Abstract: Introduction to Nemertea
By Jon Norenburg, US National Museum
About 1200 species of nemerteans are known. Most are free-living, most are marine and are found in just about every marine habitat, including the pelagic realm. The diagnostic feature of nemerteans is an eversible muscular proboscis that can be longer than the body and lies in a closed, fluid-filled chamber, the rhynchocoel. A few are supralittoral and terrestrial, especially in the tropics, and a few live in freshwater. A very marine forms have obligate associations with other animals; most noteworthy among these are the Malacobdellidae, which live in the mantle cavity of certain bivalves and filter food from the host, and Carcinonemertidae, which live on decapod crustacea and prey on encapsulated developing embryos carried by female hosts. Most hoplonemerteans are obligate predators, often on crustaceans, but also annelids and mollusks. Most palaeonemerteans and pilidiophorans may preferentially be predators but often will scavenge as well. If food cannot be swallowed whole, then it often is consumed by exodigestion and suctorial feeding. Nemerteans often capture prey significantly larger than themselves and often can stretch the mouth and boday to swallow prey several times their own resting diameter.

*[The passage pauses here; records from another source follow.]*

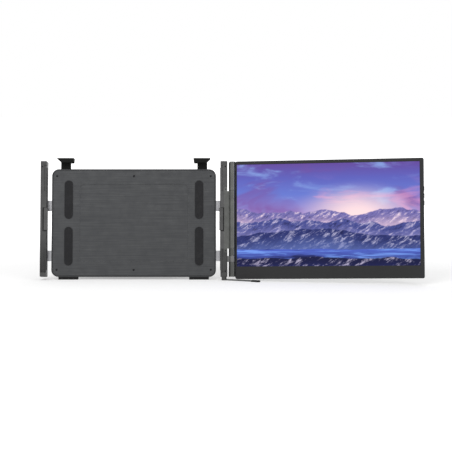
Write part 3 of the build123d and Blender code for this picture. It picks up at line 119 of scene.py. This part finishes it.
# ---------------------------------------------------------------------- shader nodes
SPREAD = (0.3, 0.7)         # where nearly all values of a noise lie
RAYS = 6                    # for each edge and hollow
EDGE_RADIUS = 0.35 * MM
EDGE_SPAN = (0.995, 0.90)   # cosine of flat to rounded normal, beside an edge and on it
# painted shade in narrow gaps and inside corners, where shade falls
GAP_WIDTH = 2.5 * MM        # how near a face darkens its neighbour
GAP_LEAST = 0.15            # share of the tone that is left deep inside
GAP_SPAN = (0.4, 0.97)      # open share, deep inside and on plain faces
MIX_A, MIX_B, MIX_RESULT = 6, 7, 2      # the Mix node's sockets for colours


class Shader:
    """One material's node tree, with a short call for each kind of node used here."""

    def __init__(self, name):
        self.material = bpy.data.materials.new(name)
        self.material.use_nodes = True
        self.nodes = self.material.node_tree.nodes
        self.links = self.material.node_tree.links
        self.surface = self.nodes["Principled BSDF"]
        self.place = self.nodes.new("ShaderNodeTexCoord").outputs["Object"]

    def put(self, socket, value):
        """Links a socket to another one, or sets it to a plain value."""
        if isinstance(value, bpy.types.NodeSocket):
            self.links.new(value, socket)
        else:
            socket.default_value = value

    def node(self, kind, inputs=(), **settings):
        made = self.nodes.new(kind)
        for name, value in settings.items():
            setattr(made, name, value)
        for name, value in dict(inputs).items():
            self.put(made.inputs[name], value)
        return made

    def math(self, operation, a, b=0.0):
        return self.node("ShaderNodeMath", {0: a, 1: b}, operation=operation).outputs[0]

    def between(self, value, low, high, to_low=0.0, to_high=1.0):
        """Value carried from low..high to another range, smoothly and clamped."""
        made = self.node(
            "ShaderNodeMapRange",
            {
                "Value": value, "From Min": low, "From Max": high,
                "To Min": to_low, "To Max": to_high,
            },
            interpolation_type="SMOOTHSTEP",
        )
        return made.outputs["Result"]

    def turned(self, turn, origin=(0, 0, 0), size=(1, 1, 1)):
        """Object coordinates in a turned frame, from an origin and in units of size."""
        made = self.node(
            "ShaderNodeMapping",
            {"Vector": self.place, "Location": origin, "Rotation": turn, "Scale": size},
            vector_type="TEXTURE",
        )
        return made.outputs["Vector"]

    def rotated(self, vector, turn):
        made = self.node("ShaderNodeMapping", {"Vector": vector, "Rotation": turn})
        return made.outputs["Vector"]

    def scaled(self, vector, size):
        made = self.node("ShaderNodeVectorMath", {0: vector, 1: size}, operation="MULTIPLY")
        return made.outputs["Vector"]

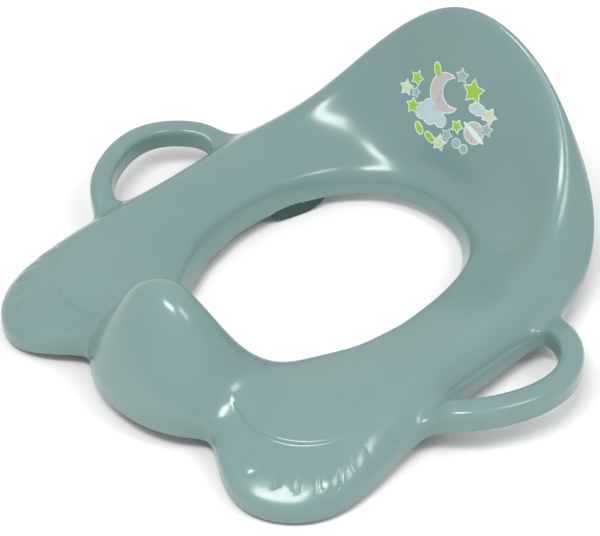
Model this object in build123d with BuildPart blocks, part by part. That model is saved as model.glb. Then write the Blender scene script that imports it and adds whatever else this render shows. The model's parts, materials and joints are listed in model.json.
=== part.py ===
from build123d import *
import os
from collections import namedtuple

# Child's toilet training seat: one moulded shell with integral handles, a decal and rubber grips.
# +X is the seated child's left, +Y the backrest, +Z up.  The origin is on the surface that the
# rubber grips stand on, in the middle of the object.  Millimetres.

# ---------------------------------------------------------------- driving dimensions
WALL = 3.0               # moulded wall thickness
BASE = 11.0              # height of the shell's lower edge above the grips' feet
SPARE = 3.0              # the outer form is made this much deeper, then cut off level
UNDERCUT = 9.0           # how far the hollow's cutters reach below the lower edge

HANDLE_HEM = 11.0        # lower edge of the handle above the shell's lower edge
HANDLE_HEIGHT = 27.0     # crest of the handle above the shell's lower edge
HANDLE_WIDTH = 16.5
HANDLE_ROUND = 7.5       # rounding along the handle's upper edges

TAB_DROP = 7.5           # moulded tab below the lower edge, inside each rubber grip
TAB_RISE = 4.0           # how far the tab is merged into the inner wall
TAB_SPAN = (0.22, 0.78)  # part of the grip's arc that the tab fills
GRIP_SPANS = {           # the sections that a grip follows, and how much of their arc
    "rear": (("side", "side_rear", "hip"), (0.02, 0.82)),
    "front": (("notch", "guard_foot", "guard_flank"), (0.0, 0.95)),
}
GRIP_SKIN = 2.4          # rubber each side of the tab
GRIP_ROUND = 8.0         # lower corners of a grip

DECAL_FILM = 0.25        # printed film on the backrest
DECAL_RADIUS = 36.0
DECAL_CENTRE = 72.0      # height of the decal's middle above the shell's lower edge
DECAL_FACE_Y = 148.0     # where the backrest's face stands at that height
DECAL_LEAN = 18.0        # degrees that the backrest leans there
DECAL_REACH = 14.0       # depth either side of the plane in which the film follows the curve

# One half of the shell as cross sections, from the front centre to the back centre.  Each runs
# from the opening's edge to the outer edge; the heights are above the shell's lower edge.
Section = namedtuple("Section", "name inner outer shoulder crest brow skirt hem")
SECTIONS = [
    Section("guard_front", (0, -109), (0, -176), 75, 76, 42, 17, 0),
    Section("guard_flank", (21, -106), (25, -172), 65, 69, 38, 16, 0),
    Section("guard_foot", (37, -95), (44, -160), 41, 49, 31, 14, 0),
    Section("notch", (48, -77), (57, -153), 23, 33, 21, 11, 0),
    Section("toe_root", (58, -58), (77, -165), 19, 27, 18, 10, 0),
    Section("toe_inner", (66, -41), (104, -177), 19, 26, 17, 8, 0),
    Section("toe_tip", (72, -25), (134, -169), 20, 26, 17, 7, 0),
    Section("toe_outer", (76, -10), (153, -141), 20, 26, 19, 8, 0),
    Section("ankle", (79, 7), (153, -101), 21, 27, 22, 9, 0),
    Section("side_front", (80, 23), (146, -50), 21, 28, 26, 10, 0),
    Section("side", (78, 42), (147, 15), 22, 28, 27, 10, 0),
    Section("side_rear", (73, 66), (147, 83), 22, 29, 28, 11, 0),
    Section("hip", (61, 90), (132, 137), 24, 36, 46, 25, 16),
    Section("wing", (43, 109), (94, 170), 27, 55, 87, 70, 63),
    Section("shoulder", (22, 119), (47, 178), 29, 72, 126, 107, 99),
    Section("crown", (0, 122), (0, 179), 30, 80, 142, 119, 107),
]
OVERRUN = 3              # sections past the middle at each end of a half
FLOOR_CUT = 600.0        # wider than the whole shell

# where the heights stand, as fractions of the way across a section
ACROSS = {"lip": 0.04, "shoulder": 0.20, "crest": 0.50, "brow": 0.82, "skirt": 0.97}
LIP_SHARE = 0.52         # the lip point's height as a share of the shoulder's

# middle of the handle in plan, from its front root to its rear root
HANDLE_PATH = [(139, -54), (162, -46), (182, -25), (194, 11), (186, 43), (163, 62), (139, 67)]
HANDLE_ROOTS = [(0.95, 0.25), (-1.0, 0.15)]  # directions in which it leaves and rejoins the shell


# ---------------------------------------------------------------- section helpers
def section_plane(section):
    """Upright plane through a section: x runs outwards, y runs up."""
    start = Vector(*section.inner, BASE)
    outwards = (Vector(*section.outer, BASE) - start).normalized()
    return Plane(origin=start, x_dir=outwards, z_dir=outwards.cross(Vector(0, 0, 1)))


def section_width(section):
    return (Vector(*section.outer, 0) - Vector(*section.inner, 0)).length


def upper_points(section):
    """Points of the upper surface in a section's plane, from the opening to the outer edge."""
    width = section_width(section)
    heights = {
        "lip": section.shoulder * LIP_SHARE,
        "shoulder": section.shoulder,
        "crest": section.crest,
        "brow": section.brow,
        "skirt": section.skirt,
    }
    middle = [Vector(ACROSS[key] * width, height) for key, height in heights.items()]
    return [Vector(0, -SPARE), *middle, Vector(width, section.hem - SPARE)]


def lower_points(section):
    """The same line moved one wall thickness into the hollow, with its ends run out below."""
    points = upper_points(section)
    inset = []
    for before, here, after in zip(points, points[1:], points[2:]):
        along = (after - before).normalized()
        inset.append(here + Vector(along.Y, -along.X) * WALL)
    first = Vector(WALL, -UNDERCUT)
    last = Vector(points[-1].X - WALL, section.hem - UNDERCUT)
    return [first, *inset, last]


def mirrored(section):
    """The matching section on the other side of the middle plane."""
    return section._replace(
        inner=(-section.inner[0], section.inner[1]),
        outer=(-section.outer[0], section.outer[1]),
    )


def half_ring():
    """All sections of one half, with some past each end so that the middle is level."""
    before = [mirrored(section) for section in SECTIONS[OVERRUN:0:-1]]
    after = [mirrored(section) for section in SECTIONS[-2 : -2 - OVERRUN : -1]]
    return [*before, *SECTIONS, *after]


def upright_plane(path):
    """Plane across the start of a level path, with its y axis straight up."""
    ahead = path % 0
    return Plane(origin=path @ 0, x_dir=Vector(0, 0, 1).cross(ahead), z_dir=ahead)


def wall_arc(names):
    """Arc along the middle of the opening's wall, through three neighbouring sections."""
    points = []
    for section in SECTIONS:
        if section.name in names:
            plane = section_plane(section)
            points.append(plane.origin + plane.x_dir * (WALL / 2))
    return Edge.make_three_point_arc(*points)


# ---------------------------------------------------------------- seat shell
with BuildPart() as outer_form:
    for section in half_ring():
        with BuildSketch(section_plane(section)):
            with BuildLine():
                upper = Spline(*upper_points(section))
                Line(upper @ 1, upper @ 0)
            make_face()
    loft()
    split(bisect_by=Plane.YZ, keep=Keep.TOP)

with BuildPart() as hollow:
    for section in half_ring():
        with BuildSketch(section_plane(section)):
            with BuildLine():
                under = Spline(*lower_points(section))
                Line(under @ 1, under @ 0)
            make_face()
    loft()

with BuildLine() as handle_path:
    Spline(*[(x, y, BASE) for x, y in HANDLE_PATH], tangents=HANDLE_ROOTS)

with BuildPart() as handle:
    with BuildSketch(upright_plane(handle_path.line)) as handle_profile:
        with Locations((0, HANDLE_HEM)):
            Rectangle(HANDLE_WIDTH, HANDLE_HEIGHT - HANDLE_HEM, align=(Align.CENTER, Align.MIN))
        fillet(handle_profile.vertices().group_by(Axis.Y)[-1], radius=HANDLE_ROUND)
    sweep(path=handle_path.line)

with BuildPart() as handle_channel:
    with BuildSketch(upright_plane(handle_path.line)) as channel_profile:
        with Locations((0, -UNDERCUT)):
            Rectangle(
                HANDLE_WIDTH - 2 * WALL,
                HANDLE_HEIGHT - WALL + UNDERCUT,
                align=(Align.CENTER, Align.MIN),
            )
        fillet(channel_profile.vertices().group_by(Axis.Y)[-1], radius=HANDLE_ROUND - WALL)
    sweep(path=handle_path.line)

with BuildPart() as tabs:
    for names, span in GRIP_SPANS.values():
        with BuildSketch(Plane.XY.offset(BASE - TAB_DROP)):
            SlotArc(wall_arc(names).trim(*span).trim(*TAB_SPAN), WALL)
        extrude(amount=TAB_DROP + TAB_RISE)

with BuildPart() as below_edge:
    with BuildSketch(Plane.XY.offset(BASE)):
        Rectangle(FLOOR_CUT, FLOOR_CUT)
    extrude(amount=-FLOOR_CUT / 4)

with BuildPart() as seat_shell:
    add(outer_form.part)
    add(below_edge.part, mode=Mode.SUBTRACT)
    add(handle.part)
    add(hollow.part, mode=Mode.SUBTRACT)
    add(handle_channel.part, mode=Mode.SUBTRACT)
    add(tabs.part)
    mirror(about=Plane.YZ)
seat_shell.part.label = "seat_shell"


# ---------------------------------------------------------------- rubber grips
def make_grip(names, span):
    """Rubber sleeve pushed up over one moulded tab, with its lower corners rounded."""
    whole_arc = wall_arc(names).trim(*span)
    middle = whole_arc @ 0.5
    along = whole_arc % 0.5
    length = (whole_arc @ 1 - whole_arc @ 0).length + WALL + 2 * GRIP_SKIN
    face_on = Plane(origin=(middle.X, middle.Y, 0), x_dir=along, z_dir=along.cross(Vector(0, 0, 1)))
    with BuildPart() as grip:
        with BuildSketch(Plane.XY):
            SlotArc(whole_arc.moved(Location((0, 0, -BASE))), WALL + 2 * GRIP_SKIN)
        extrude(amount=BASE)
        with BuildSketch(face_on) as front_view:
            Rectangle(length, BASE, align=(Align.CENTER, Align.MIN))
            fillet(front_view.vertices().group_by(Axis.Y)[0], radius=GRIP_ROUND)
        extrude(amount=length, both=True, mode=Mode.INTERSECT)
        add(tabs.part, mode=Mode.SUBTRACT)
    return grip.part


# ---------------------------------------------------------------- decal
decal_plane = Plane(
    origin=(0, DECAL_FACE_Y, BASE + DECAL_CENTRE),
    x_dir=(1, 0, 0),
    z_dir=Vector(0, -1, 0).rotate(Axis.X, -DECAL_LEAN),
)
with BuildPart() as backrest_decal:
    with BuildSketch(decal_plane):
        Circle(DECAL_RADIUS)
    extrude(amount=DECAL_REACH, both=True)
    add(seat_shell.part.moved(Location(decal_plane.z_dir * DECAL_FILM)), mode=Mode.INTERSECT)
    add(seat_shell.part, mode=Mode.SUBTRACT)
film = backrest_decal.part.solids().sort_by(SortBy.VOLUME)[-1]
film.label = "backrest_decal"

# ---------------------------------------------------------------- export
os.makedirs("parts", exist_ok=True)
export_step(seat_shell.part, "parts/seat_shell.step")
export_step(film, "parts/backrest_decal.step")
for place, (names, span) in GRIP_SPANS.items():
    left_grip = make_grip(names, span)
    for side, part in (("left", left_grip), ("right", left_grip.mirror(Plane.YZ))):
        part.label = f"grip_{place}_{side}"
        export_step(part, f"parts/{part.label}.step")
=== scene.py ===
import json
import math
from collections import namedtuple

import bmesh
import bpy
import numpy as np
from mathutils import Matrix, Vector
from mathutils.bvhtree import BVHTree
from mathutils.interpolate import poly_3d_calc


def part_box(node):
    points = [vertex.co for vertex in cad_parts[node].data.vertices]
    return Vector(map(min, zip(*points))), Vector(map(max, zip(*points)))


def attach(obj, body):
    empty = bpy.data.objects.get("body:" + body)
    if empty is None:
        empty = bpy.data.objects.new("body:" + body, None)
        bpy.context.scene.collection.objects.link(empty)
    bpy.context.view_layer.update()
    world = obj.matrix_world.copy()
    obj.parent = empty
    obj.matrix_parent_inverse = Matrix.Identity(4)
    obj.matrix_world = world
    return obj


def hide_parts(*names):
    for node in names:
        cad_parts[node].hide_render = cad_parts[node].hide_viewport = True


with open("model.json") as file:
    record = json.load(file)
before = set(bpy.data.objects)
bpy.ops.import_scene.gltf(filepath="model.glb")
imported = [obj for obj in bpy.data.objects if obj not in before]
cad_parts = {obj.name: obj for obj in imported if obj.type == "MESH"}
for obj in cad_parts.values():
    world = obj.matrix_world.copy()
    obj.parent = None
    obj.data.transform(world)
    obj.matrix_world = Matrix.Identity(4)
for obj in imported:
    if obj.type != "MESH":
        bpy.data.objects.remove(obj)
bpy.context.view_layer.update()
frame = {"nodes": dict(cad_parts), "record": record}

# The visual model of a child's toilet training seat.  +X is the seated child's left, +Y the
# backrest and +Z up, in metres.  Tables are in millimetres, with heights above the shell's hem.
MM = 0.001
MOUNTS = {mount["name"]: mount for mount in frame["record"]["mounts"]}
HEM = MOUNTS["toilet_seat_rest"]["pos_m"][2]   # the shell's lower edge rests on the toilet seat
WALL = 3.0 * MM

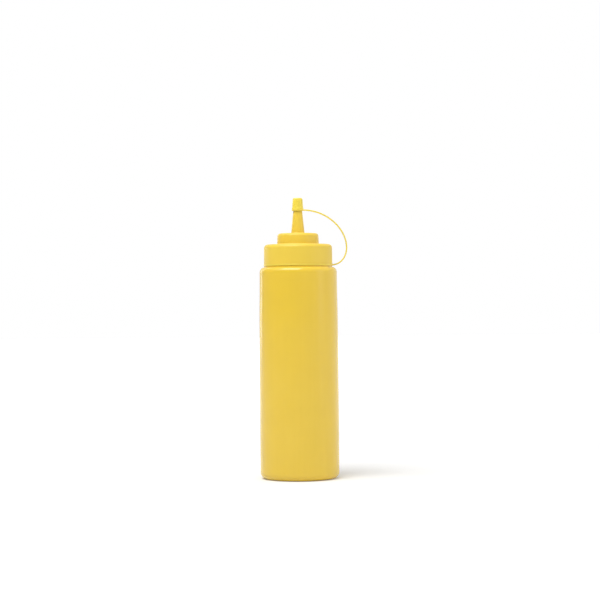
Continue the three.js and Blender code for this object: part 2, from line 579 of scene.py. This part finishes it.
def hung(name, light, place, turn):
    """A lamp in its place, which lights the bottle but isn't seen by the camera."""
    lamp = bpy.data.objects.new(name, light)
    lamp.location = place
    lamp.rotation_euler = turn
    lamp.visible_camera = False
    bpy.context.scene.collection.objects.link(lamp)


def far_light(name, azimuth, elevation, spread, strength):
    """Parallel light as from a distant soft lamp. Azimuth 0 is the camera's side, 90 the right."""
    light = bpy.data.lights.new(name, "SUN")
    light.angle = math.radians(spread)
    light.energy = strength
    hung(name, light, (0, 0, 1), (math.radians(90 - elevation), 0, math.radians(azimuth)))


def soft_box(name, place, aim, width, height, watts):
    """A flat rectangular lamp that faces its aim."""
    light = bpy.data.lights.new(name, "AREA")
    light.shape = "RECTANGLE"
    light.size = width
    light.size_y = height
    light.energy = watts
    towards = Vector(aim) - Vector(place)
    hung(name, light, place, towards.to_track_quat("-Z", "Y").to_euler())


far_light("key_light", azimuth=-16, elevation=63, spread=34, strength=1.28)
far_light("left_light", azimuth=-66, elevation=46, spread=50, strength=0.38)
far_light("right_light", azimuth=70, elevation=14, spread=28, strength=0.22)
overhead_place = (-0.38, -0.36, 1.12)
shoulder_middle = (0, 0, shoulder_height)
soft_box("overhead_box", overhead_place, shoulder_middle, width=0.75, height=0.55, watts=7)
strip_place = (-0.6, 0.8, 0.645)
strip_aim = (0, 0, 0.645)
soft_box("edge_strip", strip_place, strip_aim, width=0.08, height=1.11, watts=1.05)

# The camera: level with the bottle's upper half, 1.6 m away and a hair out of square. Its
# picture takes in this width at the bottle's axis, and keeps colours as they are lit.
camera_distance = 1.6
camera_side = 1.36 * mm
eye_height = 161.6 * mm
camera_roll = math.radians(-0.53)
picture_width = 544.8 * mm
camera_data = bpy.data.cameras.new("camera")
camera_data.sensor_width = 36
camera_data.lens = camera_data.sensor_width * camera_distance / picture_width
camera = bpy.data.objects.new("camera", camera_data)
bpy.context.scene.collection.objects.link(camera)
camera.matrix_world = (
    Matrix.Translation((camera_side, -camera_distance, eye_height))
    @ Matrix.Rotation(math.radians(90), 4, "X")
    @ Matrix.Rotation(camera_roll, 4, "Z")
)
bpy.context.scene.camera = camera
bpy.context.scene.view_settings.view_transform = "Standard"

Nemerteans have a fully ciliated, highly glandular epidermis, and usually a highly muscular body. Benthic forms are capable of extreme elongation and contraction, enabling them to squeeze into exceedingly tight crevices and pores. Hence, most tend to be difficult to find or collect. Although some nemerteans have distinctive color patterning that can be diagnostic, at least for a given region, most are best described as relatively drab or monotonic and lack convenient features to diagnose them to species. While some instances of color variation are known, in most instances the risk is that similarly colored nemerteans of a particular taxonomic group from different locales are different species.
Traditional classification recognized two classes that could be conveniently diagnosed by presence or absence of a ventral mouth; this is no longer the case (Thollesson & Norenburg 2003). What may be referred to as the orders Palaeonemertea and Pilidiophora have a ventral mouth, whereas the order Hoplonemertea has the mouth internally combined with the rhynchodeum, the internal head passage through which the proboscis is everted to the outside. Hence, a common pore serves as the mouth and proboscis pore.